**WHAT IS EXPECTED:**
Check each line of the records for "metres"; collect those that have it.
++++++++++++++++++++
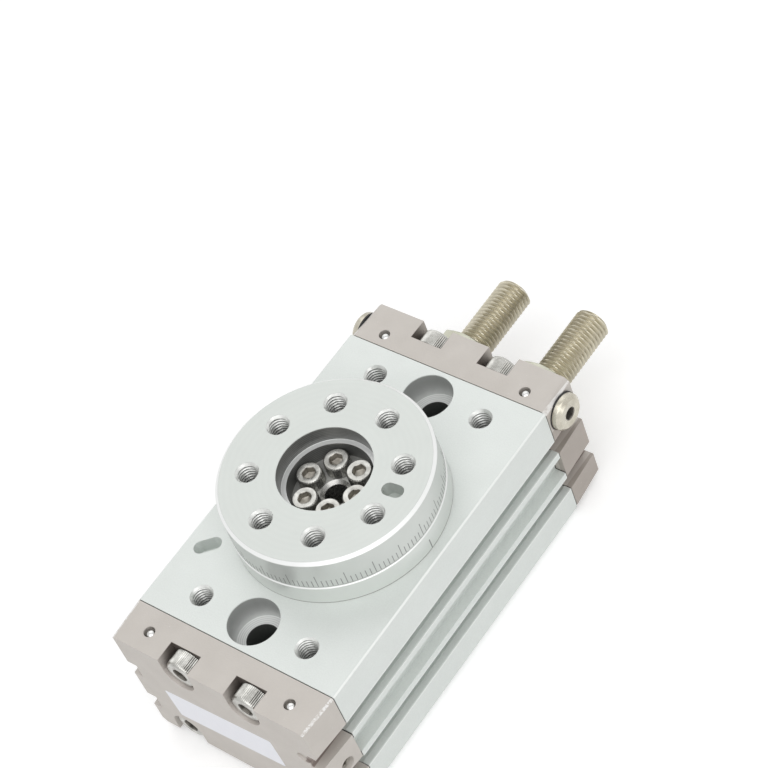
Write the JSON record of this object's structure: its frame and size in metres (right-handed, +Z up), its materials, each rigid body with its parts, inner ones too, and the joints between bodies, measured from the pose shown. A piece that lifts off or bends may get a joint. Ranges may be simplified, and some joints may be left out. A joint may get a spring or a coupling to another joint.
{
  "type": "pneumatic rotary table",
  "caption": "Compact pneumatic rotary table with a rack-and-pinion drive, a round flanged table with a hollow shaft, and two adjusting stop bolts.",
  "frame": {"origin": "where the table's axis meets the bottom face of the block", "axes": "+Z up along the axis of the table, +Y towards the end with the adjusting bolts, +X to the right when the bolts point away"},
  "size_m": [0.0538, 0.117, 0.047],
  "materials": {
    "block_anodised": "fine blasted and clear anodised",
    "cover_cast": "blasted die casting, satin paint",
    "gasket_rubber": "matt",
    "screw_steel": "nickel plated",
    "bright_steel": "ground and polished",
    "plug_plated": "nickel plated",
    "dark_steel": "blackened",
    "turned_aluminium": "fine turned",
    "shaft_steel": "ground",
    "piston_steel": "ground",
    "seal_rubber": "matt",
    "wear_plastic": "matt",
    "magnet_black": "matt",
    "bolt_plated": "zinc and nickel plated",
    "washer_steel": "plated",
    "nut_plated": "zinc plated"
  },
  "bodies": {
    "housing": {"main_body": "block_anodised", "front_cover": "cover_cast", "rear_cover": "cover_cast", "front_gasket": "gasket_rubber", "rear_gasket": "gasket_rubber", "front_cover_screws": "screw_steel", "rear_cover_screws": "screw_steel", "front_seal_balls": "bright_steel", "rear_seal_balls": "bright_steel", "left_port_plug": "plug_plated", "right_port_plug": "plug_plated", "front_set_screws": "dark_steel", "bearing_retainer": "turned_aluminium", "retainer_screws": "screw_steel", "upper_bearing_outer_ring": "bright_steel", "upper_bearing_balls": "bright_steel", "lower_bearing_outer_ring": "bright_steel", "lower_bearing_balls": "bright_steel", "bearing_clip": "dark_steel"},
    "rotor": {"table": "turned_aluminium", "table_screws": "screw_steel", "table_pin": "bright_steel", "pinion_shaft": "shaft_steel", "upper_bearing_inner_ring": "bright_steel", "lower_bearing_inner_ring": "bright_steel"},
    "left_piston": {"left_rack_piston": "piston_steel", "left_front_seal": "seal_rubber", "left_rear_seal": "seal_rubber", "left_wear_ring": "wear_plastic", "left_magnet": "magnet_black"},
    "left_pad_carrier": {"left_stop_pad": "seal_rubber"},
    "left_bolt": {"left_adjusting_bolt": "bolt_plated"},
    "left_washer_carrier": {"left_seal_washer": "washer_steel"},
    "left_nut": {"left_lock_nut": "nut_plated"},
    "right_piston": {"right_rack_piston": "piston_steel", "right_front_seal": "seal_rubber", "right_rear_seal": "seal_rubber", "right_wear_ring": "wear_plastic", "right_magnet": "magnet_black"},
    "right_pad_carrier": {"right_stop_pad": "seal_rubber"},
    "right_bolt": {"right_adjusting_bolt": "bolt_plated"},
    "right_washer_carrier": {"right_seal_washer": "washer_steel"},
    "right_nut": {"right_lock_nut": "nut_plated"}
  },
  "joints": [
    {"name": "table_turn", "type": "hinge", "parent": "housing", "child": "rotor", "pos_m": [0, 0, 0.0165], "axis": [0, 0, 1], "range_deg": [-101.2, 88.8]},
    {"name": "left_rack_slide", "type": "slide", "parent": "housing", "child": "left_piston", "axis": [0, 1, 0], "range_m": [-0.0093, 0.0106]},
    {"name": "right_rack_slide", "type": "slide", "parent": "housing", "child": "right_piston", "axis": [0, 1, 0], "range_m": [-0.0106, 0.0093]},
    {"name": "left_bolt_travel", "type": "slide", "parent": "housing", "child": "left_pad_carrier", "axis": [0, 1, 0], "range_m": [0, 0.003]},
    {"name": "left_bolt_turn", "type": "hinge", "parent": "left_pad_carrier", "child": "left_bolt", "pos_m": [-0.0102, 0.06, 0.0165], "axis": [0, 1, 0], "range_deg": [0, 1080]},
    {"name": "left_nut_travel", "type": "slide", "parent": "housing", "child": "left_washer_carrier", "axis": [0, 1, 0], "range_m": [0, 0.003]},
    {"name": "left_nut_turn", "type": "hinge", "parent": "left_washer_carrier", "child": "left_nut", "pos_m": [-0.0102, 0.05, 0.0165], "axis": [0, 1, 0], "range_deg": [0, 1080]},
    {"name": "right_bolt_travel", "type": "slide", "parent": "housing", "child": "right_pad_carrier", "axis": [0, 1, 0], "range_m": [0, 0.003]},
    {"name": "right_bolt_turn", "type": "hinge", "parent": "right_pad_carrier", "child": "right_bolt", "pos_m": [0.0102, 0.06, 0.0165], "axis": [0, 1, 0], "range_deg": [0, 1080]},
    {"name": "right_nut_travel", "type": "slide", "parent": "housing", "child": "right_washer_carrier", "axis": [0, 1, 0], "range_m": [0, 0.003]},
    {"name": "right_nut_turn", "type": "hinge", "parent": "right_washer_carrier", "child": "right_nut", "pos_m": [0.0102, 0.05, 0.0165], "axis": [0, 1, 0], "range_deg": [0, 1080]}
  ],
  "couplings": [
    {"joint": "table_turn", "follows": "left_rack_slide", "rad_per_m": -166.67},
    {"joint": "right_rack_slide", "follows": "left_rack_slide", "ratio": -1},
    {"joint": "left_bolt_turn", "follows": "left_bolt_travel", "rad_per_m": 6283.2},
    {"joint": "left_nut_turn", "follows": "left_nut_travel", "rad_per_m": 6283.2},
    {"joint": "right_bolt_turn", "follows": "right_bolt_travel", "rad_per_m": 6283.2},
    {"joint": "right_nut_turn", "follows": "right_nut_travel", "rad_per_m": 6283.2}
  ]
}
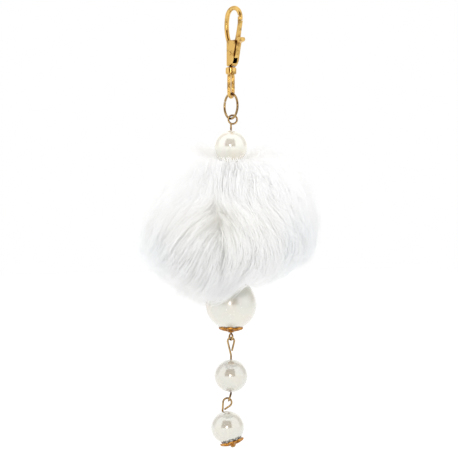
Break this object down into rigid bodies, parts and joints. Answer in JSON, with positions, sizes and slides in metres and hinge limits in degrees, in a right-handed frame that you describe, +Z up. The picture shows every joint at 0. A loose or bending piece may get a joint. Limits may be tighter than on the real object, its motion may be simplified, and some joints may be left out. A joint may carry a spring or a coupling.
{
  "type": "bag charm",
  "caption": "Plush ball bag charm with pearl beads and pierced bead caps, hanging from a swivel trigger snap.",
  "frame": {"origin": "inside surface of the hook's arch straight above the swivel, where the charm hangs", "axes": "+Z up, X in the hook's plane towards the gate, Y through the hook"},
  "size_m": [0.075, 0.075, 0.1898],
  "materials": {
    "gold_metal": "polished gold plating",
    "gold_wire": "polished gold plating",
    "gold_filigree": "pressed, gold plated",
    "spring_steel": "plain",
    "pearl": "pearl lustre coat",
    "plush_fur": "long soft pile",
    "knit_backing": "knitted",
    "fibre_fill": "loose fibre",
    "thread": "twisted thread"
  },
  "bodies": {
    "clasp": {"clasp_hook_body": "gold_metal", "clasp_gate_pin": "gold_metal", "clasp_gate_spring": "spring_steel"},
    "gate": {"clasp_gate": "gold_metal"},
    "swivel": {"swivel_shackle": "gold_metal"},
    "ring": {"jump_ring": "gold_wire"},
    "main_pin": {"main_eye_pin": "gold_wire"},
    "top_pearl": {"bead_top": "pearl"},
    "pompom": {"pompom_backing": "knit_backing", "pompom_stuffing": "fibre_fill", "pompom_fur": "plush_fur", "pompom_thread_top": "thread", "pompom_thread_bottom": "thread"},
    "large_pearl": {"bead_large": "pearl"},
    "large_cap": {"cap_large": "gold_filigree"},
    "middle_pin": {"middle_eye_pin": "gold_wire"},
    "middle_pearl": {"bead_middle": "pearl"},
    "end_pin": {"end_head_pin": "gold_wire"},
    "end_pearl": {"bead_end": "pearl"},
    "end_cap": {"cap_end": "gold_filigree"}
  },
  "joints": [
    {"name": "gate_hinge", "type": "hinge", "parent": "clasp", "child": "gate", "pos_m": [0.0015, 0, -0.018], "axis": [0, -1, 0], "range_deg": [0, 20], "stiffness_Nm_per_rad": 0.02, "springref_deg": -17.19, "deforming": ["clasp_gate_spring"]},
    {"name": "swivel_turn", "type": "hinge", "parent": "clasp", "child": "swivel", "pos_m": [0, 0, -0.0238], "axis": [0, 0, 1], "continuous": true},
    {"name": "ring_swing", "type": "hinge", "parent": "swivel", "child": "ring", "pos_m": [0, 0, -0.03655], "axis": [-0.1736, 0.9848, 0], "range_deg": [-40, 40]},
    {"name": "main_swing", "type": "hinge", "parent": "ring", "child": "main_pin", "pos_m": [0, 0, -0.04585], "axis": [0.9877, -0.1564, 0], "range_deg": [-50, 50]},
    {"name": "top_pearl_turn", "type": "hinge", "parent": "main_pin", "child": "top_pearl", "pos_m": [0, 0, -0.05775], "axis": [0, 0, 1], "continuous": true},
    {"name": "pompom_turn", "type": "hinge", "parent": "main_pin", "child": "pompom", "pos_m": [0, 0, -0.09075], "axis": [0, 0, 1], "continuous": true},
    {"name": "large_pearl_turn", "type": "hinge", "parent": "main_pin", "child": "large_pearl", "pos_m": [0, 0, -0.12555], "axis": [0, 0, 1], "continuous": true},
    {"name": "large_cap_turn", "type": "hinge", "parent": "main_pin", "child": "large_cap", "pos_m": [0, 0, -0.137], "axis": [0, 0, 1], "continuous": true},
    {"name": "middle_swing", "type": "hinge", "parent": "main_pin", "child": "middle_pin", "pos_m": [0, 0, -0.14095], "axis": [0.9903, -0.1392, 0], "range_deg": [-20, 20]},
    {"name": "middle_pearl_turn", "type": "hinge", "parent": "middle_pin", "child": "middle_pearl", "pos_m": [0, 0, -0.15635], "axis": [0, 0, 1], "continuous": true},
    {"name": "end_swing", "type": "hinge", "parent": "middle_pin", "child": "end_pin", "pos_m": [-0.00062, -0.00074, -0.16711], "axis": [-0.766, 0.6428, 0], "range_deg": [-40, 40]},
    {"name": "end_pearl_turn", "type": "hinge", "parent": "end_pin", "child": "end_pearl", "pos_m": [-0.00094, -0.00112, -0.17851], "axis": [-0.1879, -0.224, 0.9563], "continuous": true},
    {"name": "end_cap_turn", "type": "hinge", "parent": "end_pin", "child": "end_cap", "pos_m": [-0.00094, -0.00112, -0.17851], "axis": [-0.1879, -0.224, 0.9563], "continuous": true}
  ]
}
++++++++++++++++++++
**IN RESPONSE:**
Write the JSON record of this object's structure: its frame and size in metres (right-handed, +Z up), its materials, each rigid body with its parts, inner ones too, and the joints between bodies, measured from the pose shown. A piece that lifts off or bends may get a joint. Ranges may be simplified, and some joints may be left out. A joint may get a spring or a coupling to another joint.
Break this object down into rigid bodies, parts and joints. Answer in JSON, with positions, sizes and slides in metres and hinge limits in degrees, in a right-handed frame that you describe, +Z up. The picture shows every joint at 0. A loose or bending piece may get a joint. Limits may be tighter than on the real object, its motion may be simplified, and some joints may be left out. A joint may carry a spring or a coupling.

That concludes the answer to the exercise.